7 Responses to Declarations of Dependence: A New e-Book on the Nation-Subjugating “Trade Deals”

  1. Jerry Hamrick

    I read somewhere in the last couple of days that the TPP could bring as much as $77 billion into the American economy each year. If I did my math correctly that would amount to about $250 per American citizen per year. But of course, little of that money will actually trickle down to people down where I live in Texas. Most of it will go into corporate profits which will then be sent to offshore accounts to avoid taxes.

    • Joe Firestone

      I think that number applies to 2025. Also, you’re right that distribution of gains is a big question. Also, another issue is what percent of GDP is that. Estimates on that range from gains of lose to zero to close to 0.5% by 2025. By comparison, deficit spending on a living wage Job Guarantee program would, off the tip of my head add between 10 and 15% to GDP every year, assuming present policies, no crashes, and continued low labor force participation and 5% – 6% unemployment.

      Bottom line forget about these agreements. Pass a Federal Job Guarantee program, and watch the economy take off!

    • madame de farge

      And did that talk about the jobs/income that will be lost offshoring to the 17 cents per hour slave children…
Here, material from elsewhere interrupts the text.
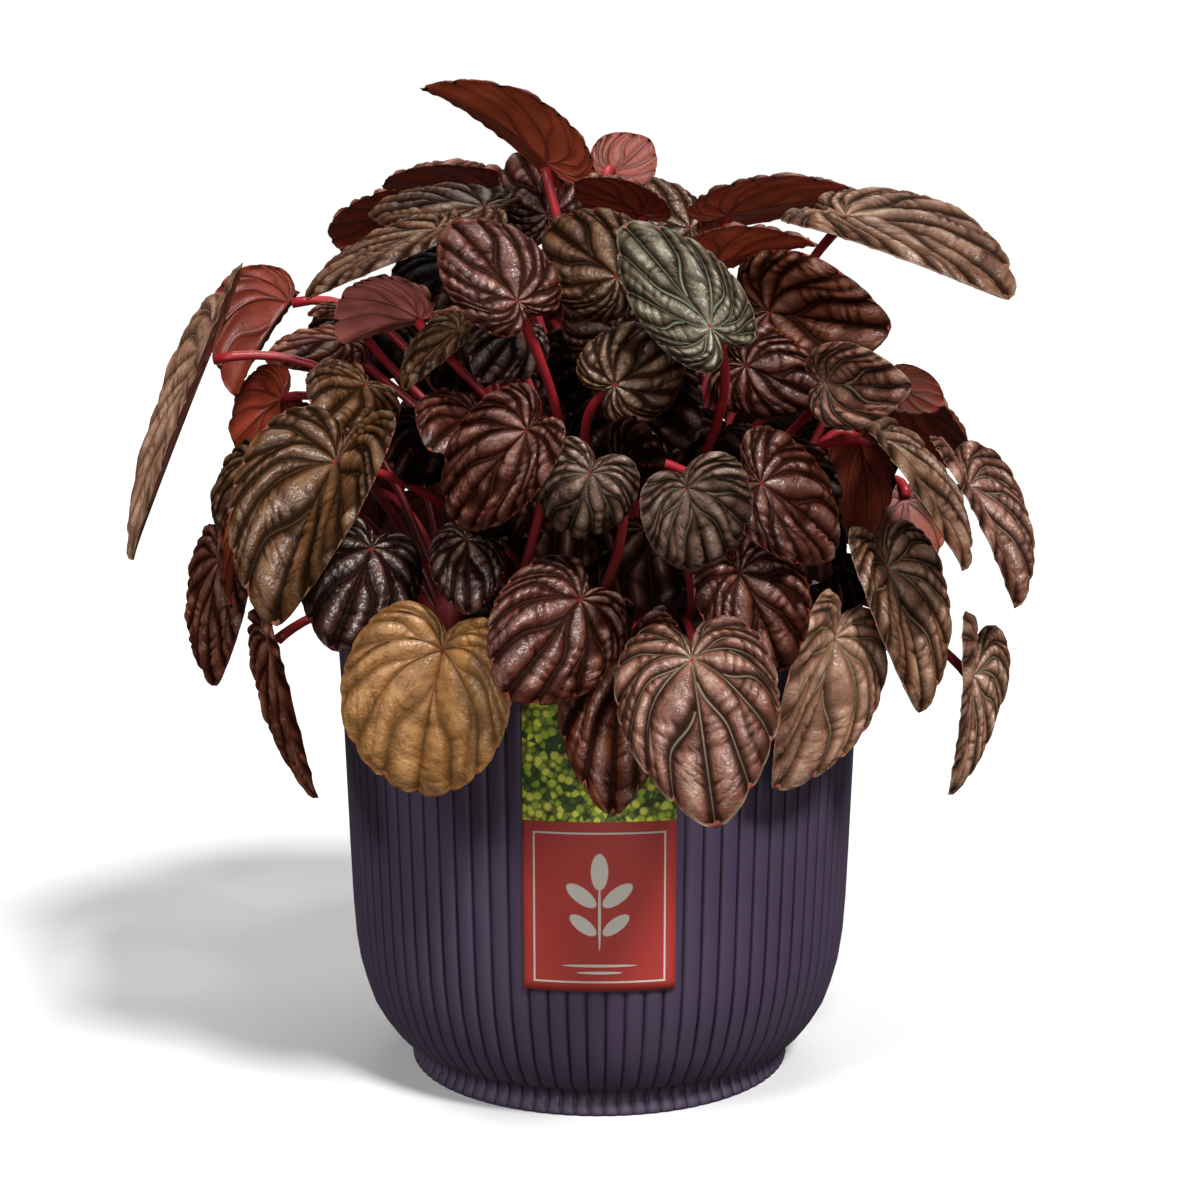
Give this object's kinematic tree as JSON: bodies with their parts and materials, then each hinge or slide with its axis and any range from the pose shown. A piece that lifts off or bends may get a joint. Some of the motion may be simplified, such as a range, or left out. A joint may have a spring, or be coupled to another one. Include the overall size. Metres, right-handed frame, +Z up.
{
  "type": "potted ripple peperomia",
  "caption": "Bushy houseplant with dark quilted heart-shaped leaves on red stalks, growing in a round finely fluted plastic pot with an upright paper label.",
  "frame": {"origin": "middle of the pot's flat base, where it rests on the floor", "axes": "+Z up along the pot's axis; -Y is the front, where the label is; +X is to the right when the label faces the viewer"},
  "size_m": [0.2316, 0.2206, 0.2597],
  "materials": {
    "pot_plastic": "satin, dark aubergine",
    "soil": "rough, dark brown",
    "label_card": "semi-gloss print",
    "leaf": "glossy, quilted, dark maroon"
  },
  "bodies": {
    "root": {"pot": "pot_plastic", "potting_soil": "soil", "label": "label_card", "leafy_crown_01": "leaf", "leafy_crown_02": "leaf", "leafy_crown_03": "leaf", "leafy_crown_04": "leaf", "leafy_crown_05": "leaf", "leafy_crown_06": "leaf", "leafy_crown_07": "leaf", "leafy_crown_08": "leaf", "leafy_crown_09": "leaf", "leafy_crown_10": "leaf", "leafy_crown_11": "leaf", "leafy_crown_12": "leaf", "leafy_crown_13": "leaf"}
  },
  "joints": []
}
  2. Aren’t we giving a little too much credit to political systems when we say that they will be inhibited from “helping people out” once the mother of all evil trade legislation passes? The US political system assures that people are tossed out of their houses, displaced out of work and remain unemployed as casually as the seasons change – plenty of opportunity to get in debt or in jail as we descend the usual social arrangements.

    We still have massive resistance, and media denial about cities that have erupted in violence and how this connects to so called benevolent investing. Forget about defining what work is, just claim that a jobs guarantee will launch growth. It’s hard to avoid being a bitter curmudgeon but the bill of goods on sale sounds like it isn’t well thought out. I think there are some serious threats to established wealth from the TPP/TiSA, we’d like to know what those are. Those wayward folks who deem the status quo and economic growth as violent or thoughtlessly insane from time to time have inquiring minds, usually discounted as cynical by the money makin’ plebians

    • Joe Firestone

      I think you’re missing the point. Any positives the TPP may accomplish are dwarfed by its setting an external authority above the United States Government and Court system. I explain how the TPP and the other trade agreements do that in the e-book. Read it!

  3. Trading R. Futr

    Dear Mr. and Mrs. _ _ _ _

    Thank you for writing to share your thoughts on trade legislation that Congress recently considered. The Senate recently debated the Bipartisan Congressional Trade Priorities and Accountability Act of 2015, more commonly known as TPA, and the Trade Preferences Extension Act of 2015, which includes a long-term extension of Trade Adjustment Assistance (TAA). I appreciate hearing from you on this important issue.

    As your United States Senator, one of my highest priorities is fighting for policies that create jobs and economic growth in Washington state. I believe the federal government should be working to grow the economy from the middle out, not the top down, which is why I have been fighting to raise the minimum wage, expand access to paid sick leave to all workers, and make sure women earn equal pay for equal work.

    As you may know, Washington is the most trade dependent state in the nation. 40 percent of all jobs in Washington state are tied to international trade. I believe it is critical for our economy that trade agreements move us in the right direction when it comes to leveling the international playing field for our businesses, protecting our workers and the economy, and holding other countries accountable for environmental protections and fair labor standards.

    I voted in favor of TPA to give President Obama the authority to negotiate trade agreements that are good for Washington state, create jobs, and help Washington state businesses sell their goods overseas. I also voted to help support workers who have been adversely impacted by trade-related transactions. Both TPA and TAA passed the Senate on June 24, 2015, and were signed into law on June 29, 2015. I also voted in support of a companion bill, the Trade Facilitation and Trade Enforcement Act of 2015, which includes customs and enforcement provisions that will allow the U.S. government to ensure that other countries are holding up their end of the bargain when it comes to international trade. I believe that it is important to work with our trading partners to ensure that they comply with internationally accepted norms with regard to labor, environment, human rights, and intellectual property standards.

    The bills that passed through the Senate with bipartisan support lay out a framework for future trade agreements, including the Trans-Pacific Partnership, which is currently under negotiation. TPA simply empowers President Obama to fight for a good deal. It is now up to him and his negotiators to get that done, and then it will be up to Congress to determine if it is good enough.

    The provisions of TPA will help the United States negotiate trade agreements that encourage innovation, protect the environment, and support economic growth. For the first time, trade agreements must be made public for 60 days prior to Presidential signature to ensure Americans have an opportunity to review the deal, and when trade agreements come back to Congress for review, I will evaluate them based on the impact they would have on jobs and economic growth in Washington state and across the country.
    Again, thank you for taking the time to share your thoughts with me.

    Sincerely,
    Patty Murray
    United States Senator

    • Joe Firestone

      Yes, read my book for criticism of Sen. Murray’s activities. This boiler plate is thoroughly refuted in the book even though I never directly address it. She must think all of us in opposition to the TPP are gullible morons. We know she made a deal to try to get Ex-Im legislation renewed because Boeing needed that. So, she sold out the sovereignty of the United States so Boeing could have what it wanted.